You are viewing a plain text version of this content. The canonical link for it is here.

Posted to dev@spark.apache.org by kaklakariada <ch...@gmail.com> on 2015/09/07 10:02:18 UTC

groupByKey() and keys with many values

Hi,

I already posted this question on the users mailing list
(http://apache-spark-user-list.1001560.n3.nabble.com/Using-groupByKey-with-many-values-per-key-td24538.html)
but did not get a reply. Maybe this is the correct forum to ask.

My problem is, that doing groupByKey().mapToPair() loads all values for a
key into memory which is a problem when the values don't fit into memory.
This was not a problem with Hadoop map/reduce, as the Iterable passed to the
reducer read from disk.

In Spark, the Iterable passed to mapToPair() is backed by a CompactBuffer
containing all values.

Is it possible to change this behavior without modifying Spark, or is there
a plan to change this?

Thank you very much for your help!
Christoph.



--
View this message in context: http://apache-spark-developers-list.1001551.n3.nabble.com/groupByKey-and-keys-with-many-values-tp13985.html
Sent from the Apache Spark Developers List mailing list archive at Nabble.com.

---------------------------------------------------------------------
To unsubscribe, e-mail: dev-unsubscribe@spark.apache.org
For additional commands, e-mail: dev-help@spark.apache.org

Re: groupByKey() and keys with many values

Posted by Reynold Xin <rx...@databricks.com>.

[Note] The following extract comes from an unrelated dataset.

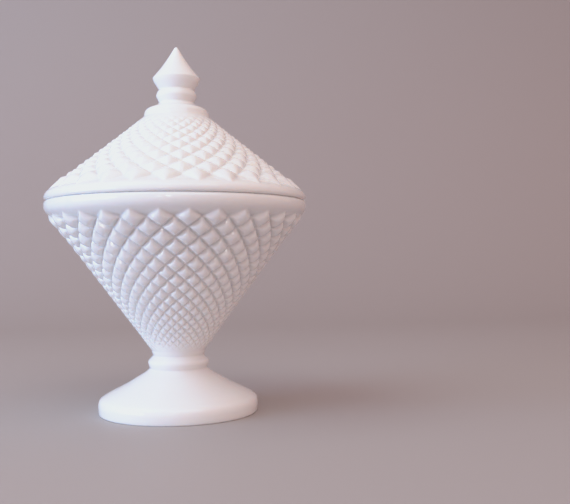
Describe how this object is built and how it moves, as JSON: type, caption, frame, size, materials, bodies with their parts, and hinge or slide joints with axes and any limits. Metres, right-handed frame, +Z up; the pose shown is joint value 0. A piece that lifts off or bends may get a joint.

On Tue, Sep 8, 2015 at 6:51 AM, Antonio Piccolboni <an...@piccolboni.info>
wrote:

> As far as the DB writes,  remember spark can retry a computation, so your
> writes have to be idempotent (see this thread
> <https://groups.google.com/forum/#!topic/spark-users/oM-IzQs0Z2s>, in
> which Reynold is a bit optimistic about failures than I am comfortable
> with, but who am I to question Reynold?)
>

I'm wrong all the time so please do question me :)

One thing is that apps should be using something like an output committer
to enforce idempotency. Maybe that's some API we can provide in Spark
itself to make it easier to write applications.

Re: groupByKey() and keys with many values

Posted by Antonio Piccolboni <an...@piccolboni.info>.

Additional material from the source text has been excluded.